Pour éviter cet écueil, l’enjeu est double : maîtriser les dynamiques spéculatives tout en orientant l’investissement vers des projets réellement viables. Il revient aux autorités locales et aux professionnels du secteur d’encadrer cette effervescence, de veiller à la cohérence des projets immobiliers avec les besoins durables du territoire et d’intégrer pleinement les populations locales dans la transformation urbaine en cours. La réussite du Mondial 2030 passera aussi par l’héritage qu’il laissera en matière de logement, de qualité urbaine et d’inclusion.

En attendant cette échéance, l’année 2025 laisse apparaître un marché immobilier marocain traversé par une certaine tension, entre recul des transactions et stabilité des prix. Selon les données de Bank Al-Maghrib et de l’Agence nationale de la conservation foncière, le volume des ventes a reculé de 30 % au premier trimestre, suivi d’un repli de 21,2 % au deuxième. Cette baisse touche aussi bien le résidentiel que les biens professionnels et les terrains de seconde main.

Pour autant, les prix n’ont pas flanché. L’indice des prix des actifs immobiliers est resté stable, traduisant une déconnexion entre l’offre et la demande. Les données manquent encore sur le marché du neuf, mais les retours du terrain dessinent une tendance similaire.

Dans ce contexte, les opérateurs du secteur apparaissent résilients. Leur solidité structurelle et la confiance maintenue dans les perspectives à moyen terme expliquent en partie cette inertie des prix malgré le ralentissement de l’activité.

Le segment haut de gamme, peu exposé aux soubresauts conjoncturels, continue de tirer son épingle du jeu. La demande reste soutenue, portée par une clientèle solvable, qu’il s’agisse d’acquisitions résidentielles ou d’investissements locatifs. Dans les grandes villes, les prix poursuivent leur progression.
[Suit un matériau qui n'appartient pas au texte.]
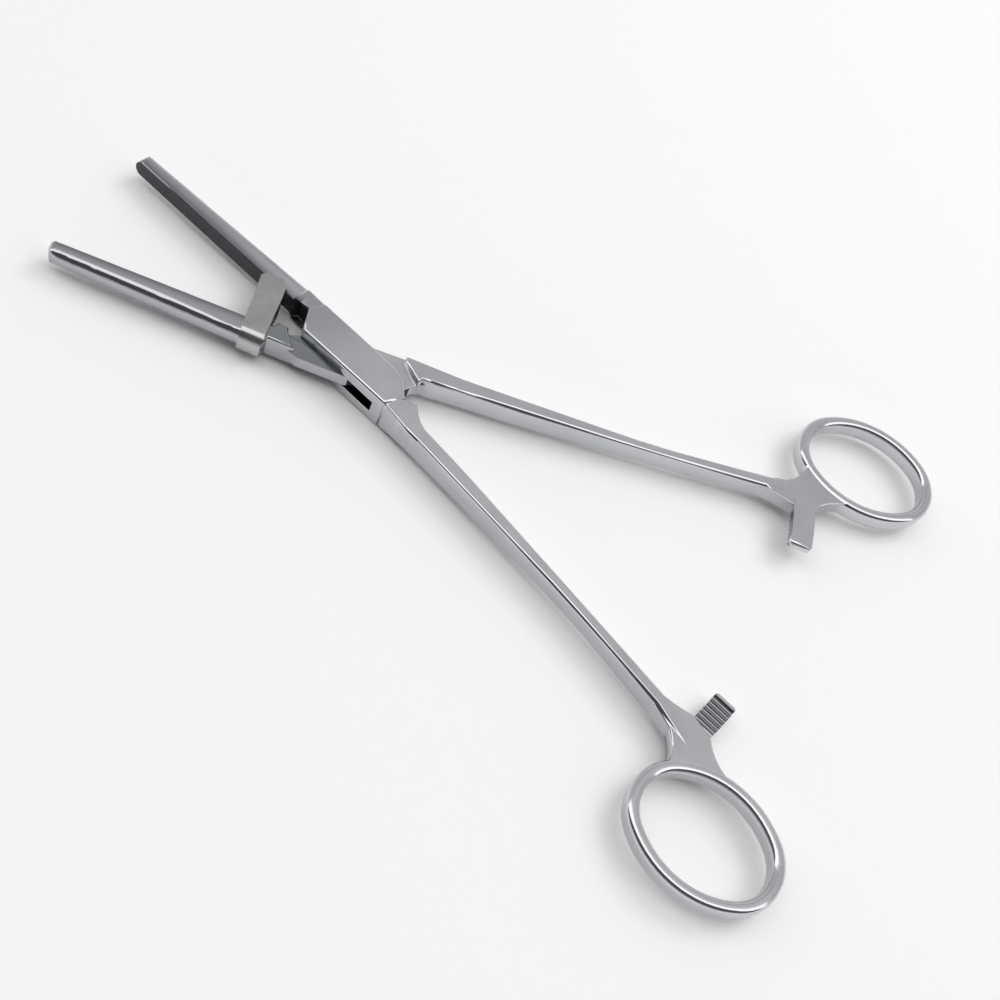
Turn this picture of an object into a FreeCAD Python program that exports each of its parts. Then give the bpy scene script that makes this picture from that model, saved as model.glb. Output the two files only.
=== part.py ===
import FreeCAD, Part
import math
import os

# Ring-handled tubing clamp with a box lock, a ratchet and a tubing guard.
# Millimetres. Each half is drawn closed, with +X to the finger rings, +Y to
# its own jaw and Z along the pivot. The male half is then mirrored, and both
# halves are turned apart about the pivot to the open rest pose.

# Poses
open_angle = 25.4            # between the jaws at rest
face_gap = 0.12              # half of the gap between the closed jaws

# Jaws: half-round back, flat clamping face
jaw_length = 64.0            # pivot to tip
jaw_root_x = -19.0           # where the half-round bar ends
jaw_tip_height = 3.5
jaw_root_height = 5.2
jaw_tip_width = 4.0
male_jaw_width = 4.9         # at the root, inside the guard
guard_clearance = 0.2        # each side, between the guard and the upper jaw
jaw_edge = 0.3               # bevel along the clamping face
jaw_crown = 0.5              # flat left along the top of the half-round back
tip_round = 2.9              # rounding of the tip, seen from the side

# Box lock
box_thickness = 8.0
tenon_thickness = 2.8
tenon_clearance = 0.06       # each side, in the mortise
box_side = 4.75              # pivot axis to the shank-side flank
tenon_side = 4.5             # the same on the tenon
box_back = 3.6               # pivot axis to the jaw-side flank
box_front_x = -15.0          # upper end of the slanted front edge of the cheeks
box_corner_x = -11.8         # lower end of that edge
box_rear_x = 12.0            # rear point of the cheeks
box_round = 0.65             # rounding of the long edges of the box
neck_thickness = 5.6         # male jaw just before the tenon
neck_side = 3.6
neck_round = 0.7
neck_front_x = -18.4
neck_ramp = 0.9              # length over which the neck rises
neck_crest = 1.4             # how far it reaches past the closing line, at the guard
neck_rise = 0.95             # the same at its shoulder
relief_gap = 0.2             # neck to the pocket for it in the upper jaw's root
root_front_x = -18.2         # where the upper jaw's deep root begins, behind the guard
root_front_thickness = 6.9
root_front_side = 4.15
shoulder_gap = 0.2           # neck shoulder to the front edge of the cheeks
pin_radius = 1.9
pin_clearance = 0.05

# Shanks: a gentle bow, given by the middle of the bar at three places
shank_root = (20.0, -3.65)
shank_middle = (54.0, -6.6)
shank_end_y = -10.9
shank_end_gap = 7.0          # from the bar's end to the ratchet, along X
shank_tail = 9.5             # thinned end of the bar, inside the web
male_root_x = 8.3            # shoulder behind the tenon, at the shank's outer side
root_width = 3.5
waist_width = 2.5
end_width = 2.9
waist_x = 68.0
root_thickness = 5.8
waist_thickness = 4.5
end_thickness = 4.9
shank_bevel = 0.5
heel_x = 14.5                # inner corner of each shank's wide root
female_heel_y = 1.1
male_heel_y = -1.3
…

Le moyen standing, de son côté, anime surtout le marché de la revente. L’offre en neuf y est devenue quasi inexistante dans les centres urbains. Quant au logement économique, il connaît un regain d’intérêt avec la mise en œuvre du programme « Daam Sakane », lancé en janvier 2024. Prévu jusqu’en 2028, ce dispositif d’aide directe aux primo-acquéreurs a stimulé la demande, sans que celle-ci ne se traduise encore pleinement en actes d’achat.

Le principal frein réside dans la rareté du logement à 300.000 dirhams, notamment dans les grandes agglomérations. L’offre reste limitée, ce qui freine l’effet d’entraînement attendu du programme.
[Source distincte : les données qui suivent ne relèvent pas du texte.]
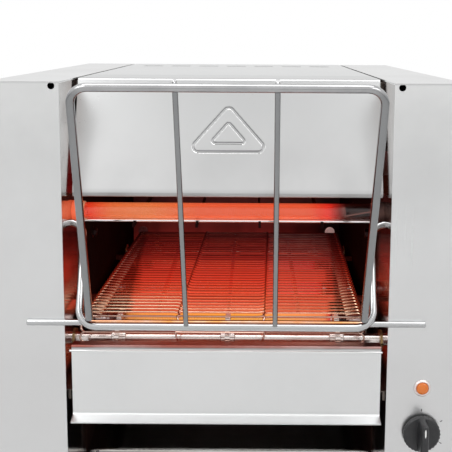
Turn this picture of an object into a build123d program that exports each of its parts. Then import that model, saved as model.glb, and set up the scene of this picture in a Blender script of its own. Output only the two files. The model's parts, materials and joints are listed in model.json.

Les professionnels, eux, évoluent dans un écosystème complexe. Les promoteurs immobiliers font face à la pénurie de foncier abordable, à une fiscalité jugée dissuasive et à des procédures lourdes. Ils dénoncent également un manque d’écoute des pouvoirs publics.

Les agences immobilières pâtissent de l’absence de cadre réglementaire. En l’absence de loi encadrant leur activité, le marché informel se développe, porté par la figure omniprésente du « semsar », courtier de rue non déclaré. Cette concurrence, parfois frontale, parfois complémentaire, reflète les ambiguïtés d’un marché encore mal régulé.
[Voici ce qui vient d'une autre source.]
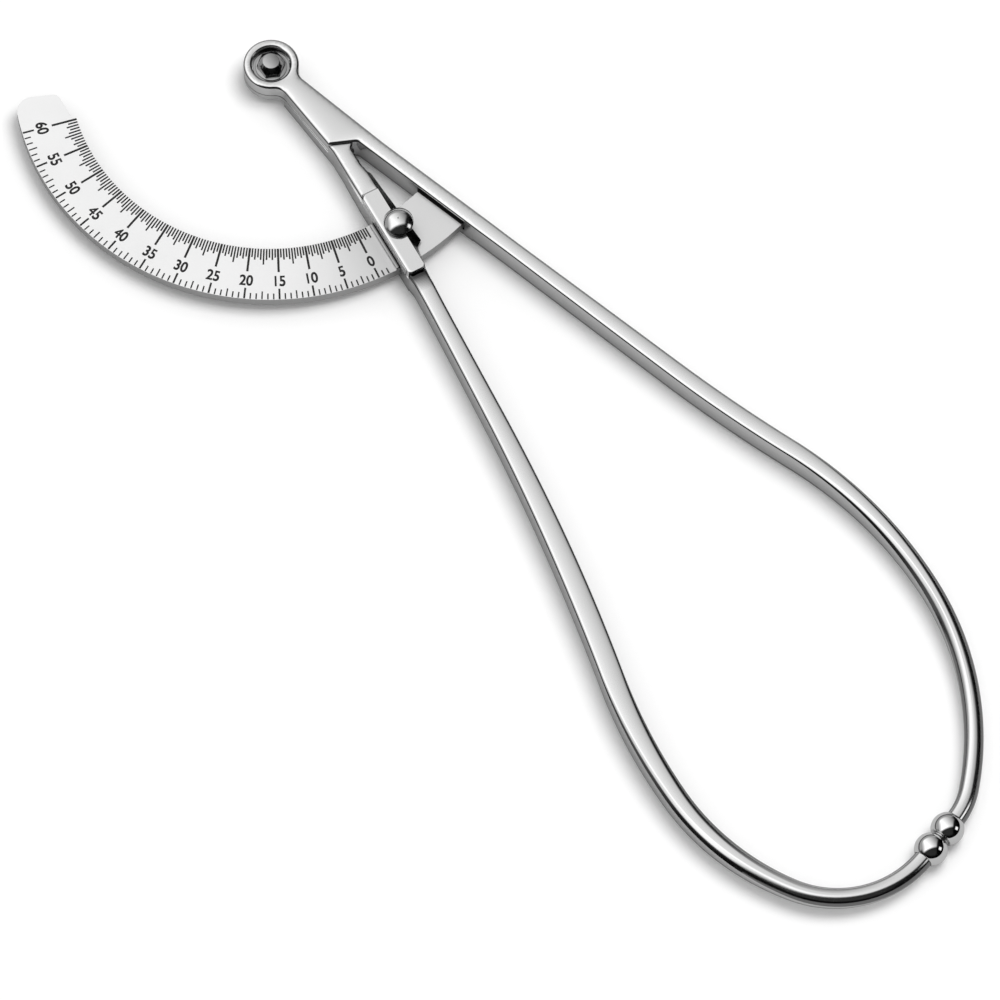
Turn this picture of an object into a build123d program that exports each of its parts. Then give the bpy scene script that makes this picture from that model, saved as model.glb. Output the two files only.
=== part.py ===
from build123d import *
from math import cos, hypot, radians, sin, sqrt
import os

# A hinged pelvimeter lying flat. Millimetres, +Z up, z = 0 is the table.
# The origin is the hinge axis, and +X points from the hinge to the closed tips.
# Arm A lies on the +Y side and carries the scale arc. Arm B lies on the -Y side
# and carries the slide, the index and the lock screw.

# Overall sizes
reach = 330.0
arm_depth = 10.8
edge_round = 0.5

# Hinge eyes and the lap joint that the two shanks make
eye_radius = 8.6
lap_heading = 5.3
lap_gap = 0.3
neck_half_width = 2.6
neck_fillet = 4.0
shoulder_station = 32.6
shoulder_half_width = 6.15
shoulder_tip_station = 37.1
shoulder_gap = 0.35
shoulder_fillet = 2.0
eye_relief_radius = 10.6
eye_relief_depth = 3.0

# Pivot
pivot_radius = 2.5
running_gap = 0.05
pivot_head_radius = 6.2
spanner_hole_radius = 0.7
spanner_hole_reach = 3.8
spanner_hole_depth = 1.3
thrust_washer_thickness = 0.4
washer_radius = 5.7
seat_washer_thickness = 0.6
spring_washer_radius = 4.9
spring_washer_thickness = 0.3
spring_washer_rise = 0.35
counterbore_radius = 6.0
counterbore_depth = 3.1
nut_flats = 7.8
nut_height = 3.7
nut_top_radius = 2.6
nut_shoulder_height = 0.7
nut_dome_rise = 0.4
nut_corner_cut = 0.3
nut_thread_depth = 2.6
nut_bore_room = 0.2

# Arm A: its shank line, its widths and its bow
a_heading = 12.2
a_offset = -0.95
a_knee_station = 44.0
a_front_length = 46.0
a_start_width = 4.6
a_full_width = 5.6
a_bends = [(499.0, 5.3), (138.6, -25.5), (99.3, -41.0), (24.0, None)]

# Arm B: its shank line, its widths and its bow
b_heading = -9.0
b_offset = 4.9
b_knee_station = 36.0
b_elbow_station = 87.0
b_elbow_radius = 60.0
b_run_heading = -12.2
b_start_width = 5.5
b_full_width = 7.2
b_bends = [(795.0, -7.0), (181.0, 14.0), (80.0, 33.7), (33.3, None)]

# Wire ends and tips
wire_diameter = 6.0
wire_round = 0.49
wire_run = 3.8
contact_heading = 105.0
ball_radius = 5.15
ball_flat = 3.6
button_radius = 2.8
button_thickness = 0.55
button_edge_round = 0.18
button_stem_radius = 1.0
button_stem_length = 1.6
tips_gap = 0.06
wire_seat = 3.4
tenon_radius = 1.6
tenon_length = 1.4
socket_gap = 0.06

# Scale arc, held in arm A and passing through arm B
arc_inner = 62.4
arc_outer = 80.0
arc_thickness = 3.6
arc_end_angle = -120.5
arc_corner_outer = 5.0
arc_corner_inner = 2.5
arc_taper_angle = -104.0
arc_tab_inner = 66.8
mortise_height = 5.4
mortise_end_gap = 0.6
mortise_web = 2.0
pin_radius = 0.8
pin_inset = 4.0
pin_bottom = 0.3
pin_cover = 0.3

# Slide on arm B: channel, bridge, index
slide_gap = 0.35
channel_floor_gap = 0.15
bridge_start = 54.2
bridge_end = 84.9
bridge_rise = 0.5
bridge_half_width = 3.07
bridge_corner = 1.6
flank_start = 44.0
flank_shoulder = 47.5
flank_shoulder_reach = 4.4
flank_bridge_reach = 4.9
flank_peak = 75.0
flank_peak_reach = 6.8
flank_step = 76.5
flank_step_reach = 4.7
flank_end_reach = 3.3
bridge_screw_radius = 1.0
bridge_screw_hole_gap = 0.1
bridge_screw_head_radius = 1.9
bridge_screw_head_height = 1.2
bridge_screw_recess = 0.15
bridge_screw_bite = 2.2
bridge_screw_inset_start = 3.6
bridge_screw_inset_end = 2.2
screw_slot_width = 0.5
screw_slot_depth = 0.5
bridge_bore_room = 0.2
slide_body_run = 3.0
scoop_radius = 14.0
scoop_depth = 2.0
scoop_offset = 2.5
index_angle = -8.7
index_thickness = 0.85
index_inner_line = -1.3
index_tuck_start = 2.0
index_tuck_end = 0.9
index_bevel = 0.7
index_edge = 0.3
index_clearance = 0.15
index_pocket_gap = 0.12
index_edge_inset = 0.2
index_inner_shoulder = 0.6
index_outer_shoulder = 0.3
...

Les notaires, enfin, saluent la dématérialisation des services, tout en pointant les difficultés techniques récurrentes rencontrées sur les plateformes numériques. Ces lenteurs ajoutent de la pression dans un contexte de délais légaux contraints et d’exigences croissantes de la clientèle.

La relation entre l’offre et la demande, elle, ne peut être abordée de façon uniforme. Chaque ville connaît sa propre dynamique. Il n’existe pas un marché immobilier marocain, mais une constellation de marchés, aux rythmes parfois divergents. Les indicateurs du deuxième trimestre confirment cette prudence : l’activité reste terne, même si les données du troisième trimestre, attendues prochainement, pourraient signaler une inflexion.

Aucune région ne se distingue nettement pour l’instant. Le premier semestre dessine un paysage globalement atone, sans flambée ni effondrement.